Many regulators then incorporated TCFD into national frameworks, embedding it in soft‑law and, in some markets, making elements effectively mandatory by 2025.


Why the TCFD Disbanded


After delivering its sixth Status Report on October 12, 2023, the TCFD announced that it had “fulfilled its remit” and would cease operations, shifting its website into archival mode with no further updates or monitoring. The decision reflects the Task Force’s original mandate: to establish a common disclosure framework and accelerate its adoption. With global momentum achieved and many jurisdictions codifying the recommendations, the FSB determined that an active task force was no longer needed in its original form.


The FSB’s Request and the Role of the ISSB


Concurrently, the FSB asked the IFRS Foundation’s newly formed ISSB to “take over the monitoring of the progress of companies’ climate‑related disclosures” beginning in 2024. The ISSB was created in November 2021 to consolidate various sustainability reporting initiatives and develop a unified global baseline. Its mandate includes not only climate but wider sustainability topics, ensuring consistency, comparability, and connectivity with financial reporting under IFRS Accounting Standards.


Introduction to IFRS S1 and IFRS S2


In June 2023, the ISSB issued IFRS S1: General Requirements for Disclosure of Sustainability‑related Financial Information and IFRS S2: Climate‑related Disclosures.

  • IFRS S2 specifically mandates disclosure of both physical risks (e.g., extreme weather impacts) and transition risks (e.g., policy changes, technology shifts), plus related opportunities that could reasonably affect an entity’s cash flows, cost of capital, or access to finance.

  • The standard is effective for reporting periods beginning on or after January 1, 2024, with earlier application permitted alongside IFRS S1.


Continuity and Enhancement: Building on TCFD


IFRS S2 explicitly incorporates the four pillars of the TCFD—governance, strategy, risk management, and metrics & targets—but goes further by:

  1. Requiring industry‑specific disclosure topics, ensuring entities report on metrics most relevant to their sector (e.g., financed emissions for financial institutions).

  2. Embedding scenario analysis as a mandatory practice to assess resilience under different climate pathways.

  3. Aligning terminology and structure with IFRS Accounting Standards, promoting coherence between financial and sustainability reporting.

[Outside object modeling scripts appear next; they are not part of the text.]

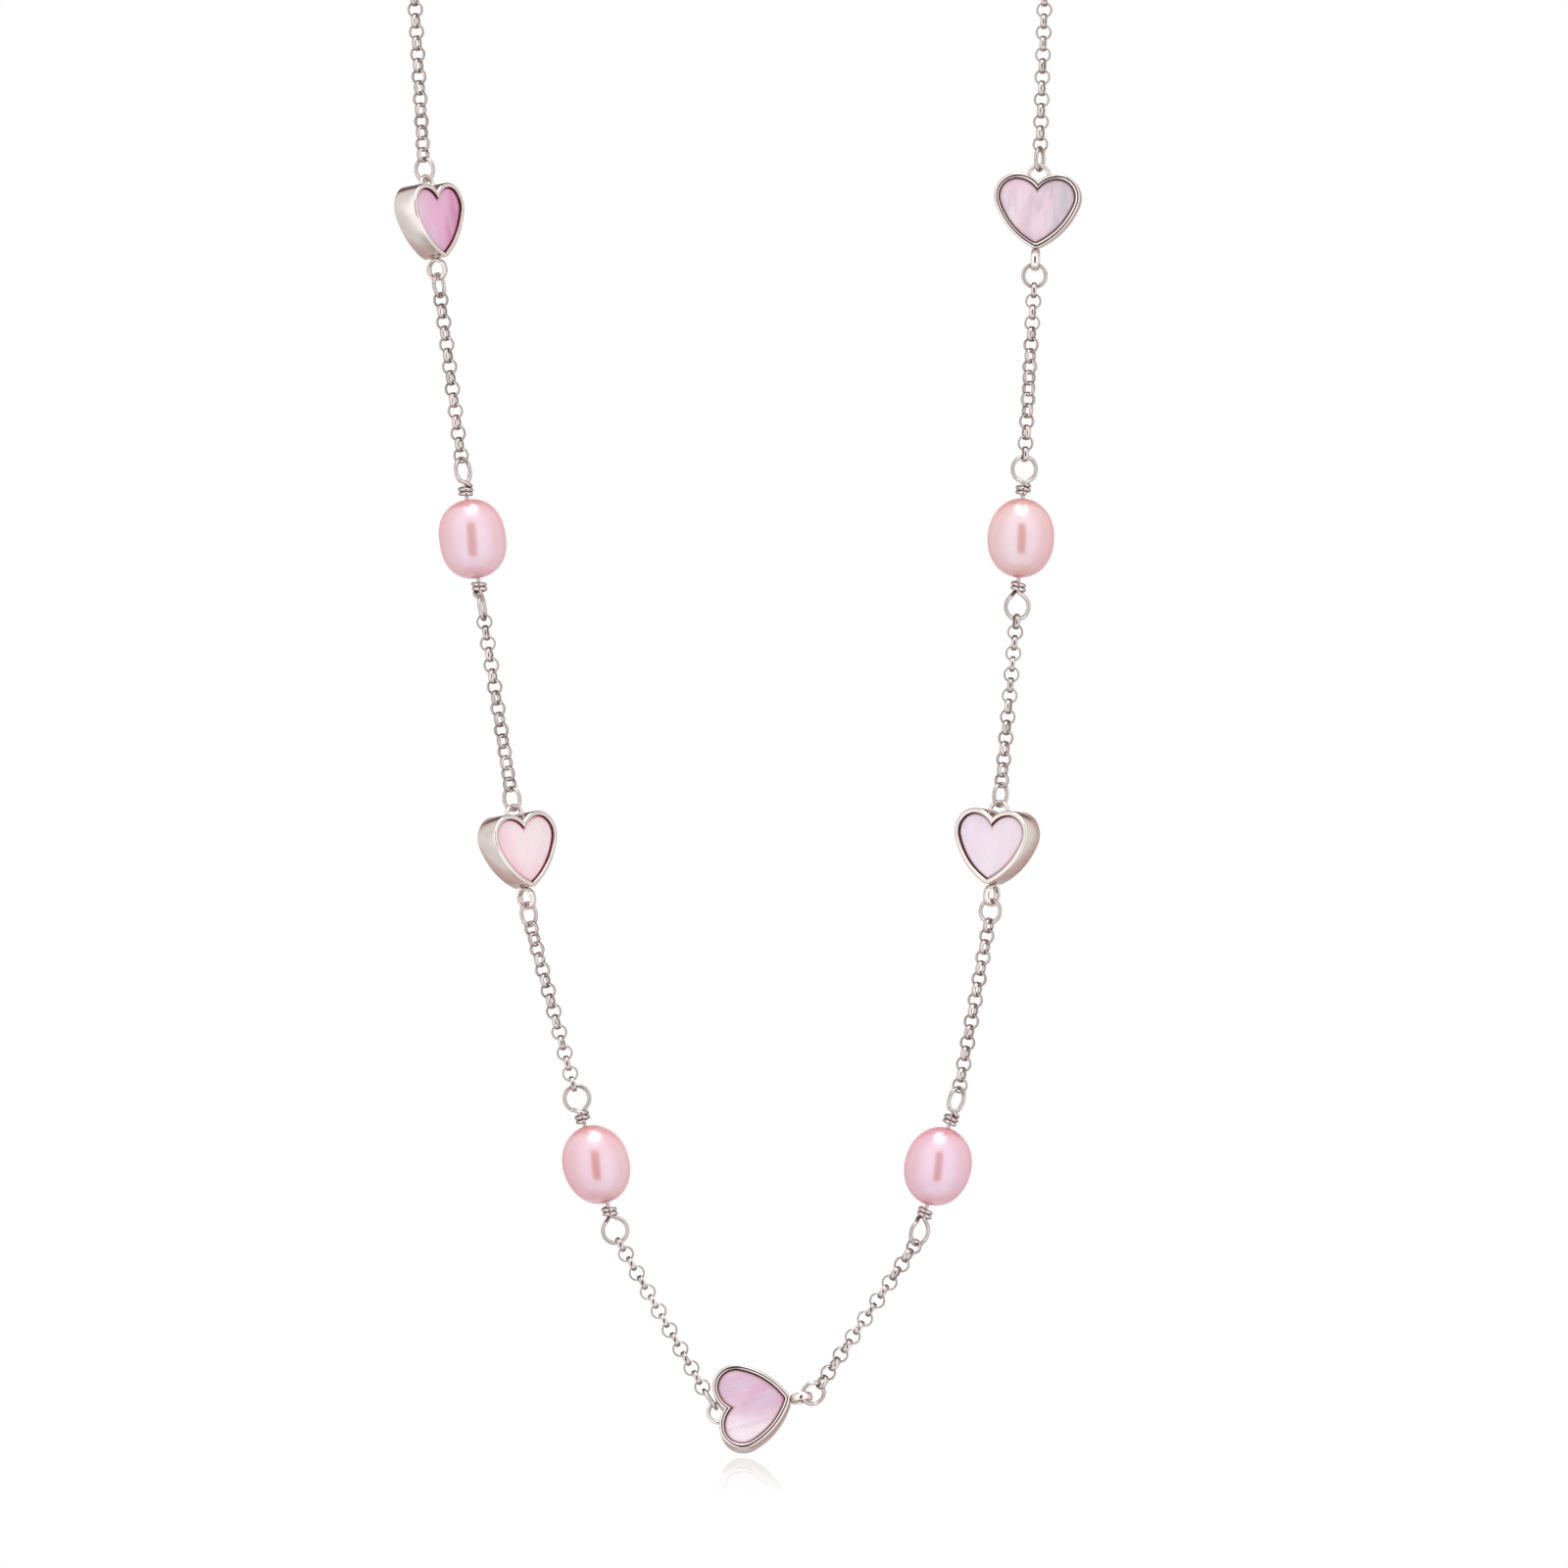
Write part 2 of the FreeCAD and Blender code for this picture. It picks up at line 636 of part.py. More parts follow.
def clasp():
    """The clasp lies flat on the neck form, between the two ends of the back chain."""
    level = math.sqrt(size("arch_radius") ** 2 - size("clasp_half_gap") ** 2) - size("arch_height")
    left_end = -size("clasp_half_gap")
    jump_centre = left_end + size("jump_reach") - PLAY
    loop_reach = size("clasp_loop_radius") - size("clasp_loop_wire") / 2 - PLAY
    loop_centre = jump_centre + size("jump_reach") + loop_reach
    offset = size("clasp_radius") + size("clasp_tube") / 2 + size("clasp_loop_radius")
    centre = loop_centre + offset
    placement = Placement(Vector(centre, 0, level), Rotation())
    clasp_tube(placement)
    clasp_bolt(placement)
    clasp_spring(placement)
    left = Vector(-1, 0, 0)
    jump_ring("clasp_jump_ring", Vector(jump_centre, 0, level), left, 0)
    end_reach = size("end_ring_radius") - size("end_ring_wire") / 2 - PLAY
    end_centre = size("clasp_half_gap") - end_reach
    radius_rule = "Dimensions.end_ring_radius"
    wire_rule = "Dimensions.end_ring_wire / 2"
    round_ring("end_ring", Vector(end_centre, 0, level), -left, 0, radius_rule, wire_rule)


# ---------------------------------------------------------------- the strands


def rings_of(where):
    """The jump rings above and below a heart. Returns where the chain touches each of them."""
    top, foot = heart_ends(where)
    down = strand_direction(HEARTS[where][2])
    reach = size("jump_reach")
    above, below = JUMP_TURNS[where]
    jump_ring(f"jump_ring_above_{where}", top - down * reach, down, above)
    jump_ring(f"jump_ring_below_{where}", foot + down * reach, down, below)
    return top - down * (2 * reach), foot + down * (2 * reach)


def lowest_ring(side):
    """The jump ring between the last chain and the lowest heart.

    Returns its contact with the heart, its contact with the chain, and its turn."""
    x, z, lean, _ = HEARTS["5"]
    along = strand_direction(lean)
    turn, ring_lean = JUMP_TURNS[f"5_{side}"]
    down = strand_direction(ring_lean)
    reach = size("jump_reach")
    if side == "left":
        # drawn sideways against the round loop in the cleft
        loop = Vector(x, 0, z) - along * size("cleft_loop_height")
        contact = loop - down * (size("cleft_loop_radius") - size("cleft_loop_wire") / 2 - 7 * PLAY)
    else:
        # drawn against the upper edge of the band on the point
        up = Vector(-along.z, 0, along.x)
        contact = heart_ends("5")[1] - up * 0.35 - along * (6 * PLAY)
    jump_ring(f"jump_ring_5_{side}", contact - down * reach, down, turn)
    return contact, contact - down * (2 * reach), turn


def sideways(loop_turn):
    """A wire loop that faces sideways takes one more link before the link that the strand folds at."""
    return int(loop_turn > 45)


def turn_beside(loop_turn):
    """The turn of the link that hangs on a wire loop."""
    return (loop_turn - 90) * 0.6 if sideways(loop_turn) else 90 + loop_turn / 2


def strand(side):
    """One side of the necklace, from the back chain down to the lowest heart."""
    start = back_chain(side)
    first_turn = 0.0
    skip = 0
    spare = []
    for number in (1, 3, 5):
        where = f"{number}_{side}"
        if number == 5:
            _, ring_top, above = lowest_ring(side)
        else:
            heart(where)
            ring_top, ring_foot = rings_of(where)
            above, below = JUMP_TURNS[where]
        run = straight_run(start, ring_top, first_turn, above - 90)
        chain_node(f"chain_{where}", run[skip:])
        if number > 1:
            spare = spare + run[:skip]
        if spare:
            chain_node(f"end_links_{number - 1}_{side}", spare)
        if number == 5:
            return
        place = f"{number + 1}_{side}"
        pearl(place)
        pearl_wire(place)
        wire_top, start = pearl_ends(place)
        upper_turn, lower_turn = PEARLS[place][3:]
        run = straight_run(ring_foot, wire_top, below + 90, turn_beside(upper_turn))
        last = len(run) - sideways(upper_turn)
        chain_node(f"chain_{place}", run[:last])
        spare = run[last:]
        first_turn = turn_beside(lower_turn)
        skip = sideways(lower_turn)


master = link_master()
clasp()
strand("left")
strand("right")
heart("5")
doc.recompute()

failed = [o.Name for o in doc.Objects if {"Invalid", "Error"} & set(o.State)]
bad = [p.Label for p in subparts if p.Shape.isNull() or not p.Shape.isValid() or not p.Shape.Solids]
if failed or bad:
    raise RuntimeError(f"failed objects {failed}, bad sub-parts {bad}")
for piece in subparts:
    piece.Shape.exportStep(f"parts/{piece.Label}.step")
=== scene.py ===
import json
import math

import bpy
import numpy as np
from mathutils import Matrix, Vector, noise


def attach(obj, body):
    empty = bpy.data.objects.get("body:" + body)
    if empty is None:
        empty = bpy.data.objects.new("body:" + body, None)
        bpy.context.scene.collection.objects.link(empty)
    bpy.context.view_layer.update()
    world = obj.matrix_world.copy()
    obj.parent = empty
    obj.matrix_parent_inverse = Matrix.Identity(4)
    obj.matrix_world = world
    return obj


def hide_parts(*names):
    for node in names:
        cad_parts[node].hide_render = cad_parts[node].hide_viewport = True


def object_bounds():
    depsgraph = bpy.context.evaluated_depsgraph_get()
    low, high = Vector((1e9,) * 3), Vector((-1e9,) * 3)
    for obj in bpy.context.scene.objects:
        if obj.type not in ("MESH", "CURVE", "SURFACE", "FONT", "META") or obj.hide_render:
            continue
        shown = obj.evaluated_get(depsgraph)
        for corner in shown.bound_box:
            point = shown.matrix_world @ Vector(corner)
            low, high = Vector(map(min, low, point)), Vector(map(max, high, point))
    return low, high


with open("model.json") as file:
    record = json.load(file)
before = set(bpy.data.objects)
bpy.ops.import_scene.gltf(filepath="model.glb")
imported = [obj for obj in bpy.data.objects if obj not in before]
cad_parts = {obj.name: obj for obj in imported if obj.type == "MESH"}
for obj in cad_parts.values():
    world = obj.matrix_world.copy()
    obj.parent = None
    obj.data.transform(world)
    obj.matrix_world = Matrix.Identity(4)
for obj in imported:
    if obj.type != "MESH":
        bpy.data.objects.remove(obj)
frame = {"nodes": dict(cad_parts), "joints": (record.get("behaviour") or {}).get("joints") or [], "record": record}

cad_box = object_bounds()
MM = 0.001
# points of a CAD mesh that are nearer than this, in metres, are one point
POINT_STEP = 1e-7

# ---------------------------------------------------------------- sizes, in millimetres, as in the CAD model

LINK_RADIUS, LINK_THICKNESS, LINK_WIDTH = 0.67, 0.2, 0.54
JUMP_OUTER, JUMP_WIRE = 2.85, 0.43
END_RING_RADIUS, END_RING_WIRE = 1.45, 0.5

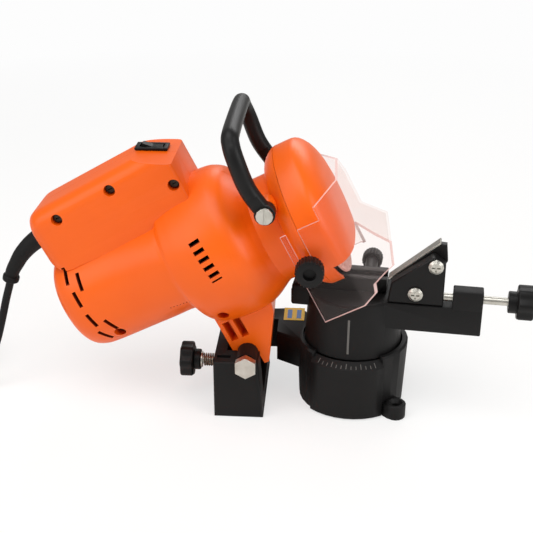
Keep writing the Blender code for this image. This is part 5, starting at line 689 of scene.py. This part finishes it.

Key Enhancements in IFRS S2 vs. TCFD

Feature

TCFD Recommendation

IFRS S2 Advancement

Industry Metrics

Suggested

Required for key sectors (e.g., carbon intensity for energy)

Scenario Analysis

Recommended

Mandatory, with prescribed disclosure elements

Financed Emissions Reporting

Implicit

Explicit: Scope 3 Category 15 disclosure for investors/lenders

Connectivity with Financials

Separate guidance

Integrated into general purpose financial reports

These enhancements aim to reduce ambiguity and ensure that disclosures meet investors’ needs for comparability and decision‑usefulness.


Establishing IFRS S2 as the New Global Baseline


With its formal backing by the IFRS Foundation and endorsement by the FSB, IFRS S2 has rapidly become the de facto global baseline for climate‑related disclosures. Major economies—including the UK, EU, Canada, and Japan—are aligning their regulatory frameworks around ISSB Standards, often referencing IFRS S2 directly in national rules . As jurisdictions converge, companies benefit from a single, cohesive framework rather than navigating multiple, overlapping requirements.


Transition Steps for Companies


To align with the new baseline, organizations should:

  1. Map existing TCFD disclosures to IFRS S2 requirements, identifying any gaps (e.g., industry metrics, scenario analysis details).

  2. Update governance and risk‑management processes to embed mandatory elements such as board oversight of climate risks.

  3. Integrate reporting platforms so that sustainability data feeds into general purpose financial statements.

  4. Engage with auditors and assurance providers early to plan for external assurance under IFRS S2.

By treating the transition as a strategic initiative rather than a compliance exercise, companies can enhance stakeholder trust and unlock potential financial benefits from improved climate risk management.




The disbanding of the TCFD marks a pivotal moment in the evolution of climate‑risk reporting: its voluntary recommendations have matured into mandatory global standards under IFRS S2. By building on the TCFD’s legacy—while introducing industry‑specific metrics, mandatory scenario analysis, and integration with financial reporting—the ISSB’s standards offer a robust, coherent, and investor‑focused baseline. As the world’s jurisdictions and market participants adopt IFRS S2, organizations that proactively align their disclosures will not only meet regulatory expectations but also strengthen their resilience and competitiveness in a rapidly changing climate landscape.